Francis Smith (1723-1791) was a Major-General of the British Army who is best-known for commanding the British forces during most of the Battles of Lexington and Concord at the start of the American Revolutionary War in 1775.

Biography[]

Francis Smith was born in 1723, and he had a lengthy and varied career in the British Army. In 1775, as a Lieutenant-Colonel, he commanded the 10th Regiment of Foot (later the Royal Lincolnshire Regiment) on an expedition to Concord to search the town for Patriot supplies and weapons. Smith's departure led to John Parker's company of patriot militia assembling on Lexington Green, and Smith continued on to Concord with the main force as a contingent of light infantrymen under Lieutenant Jesse Adair headed to Lexington; thus, he was not present for the Battle of Lexington.
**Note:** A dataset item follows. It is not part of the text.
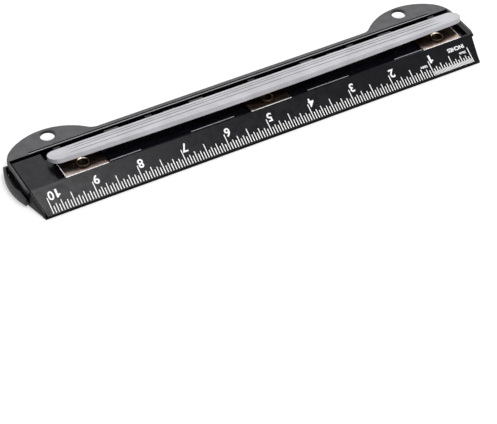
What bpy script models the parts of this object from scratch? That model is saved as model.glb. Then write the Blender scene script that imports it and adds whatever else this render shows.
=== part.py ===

As his troops finished searching Concord, Smith began the march back to Boston, but Parker and his militia avenged their defeat at Lexington by ambushing the withdrawing British troops. Smith was shot in the thigh and wounded, and he gave up his horse so that more badly wounded soldiers could use it. Governor Thomas Gage rewarded Smith's conduct with a promotion to full Colonel, and he was later promoted to Brigadier-General. Smith commanded a brigade at the Battle of Long Island in August 1776, and he also led the brigade at Newport, Rhode Island during the Battle of Rhode Island in 1778. He died in England in 1791.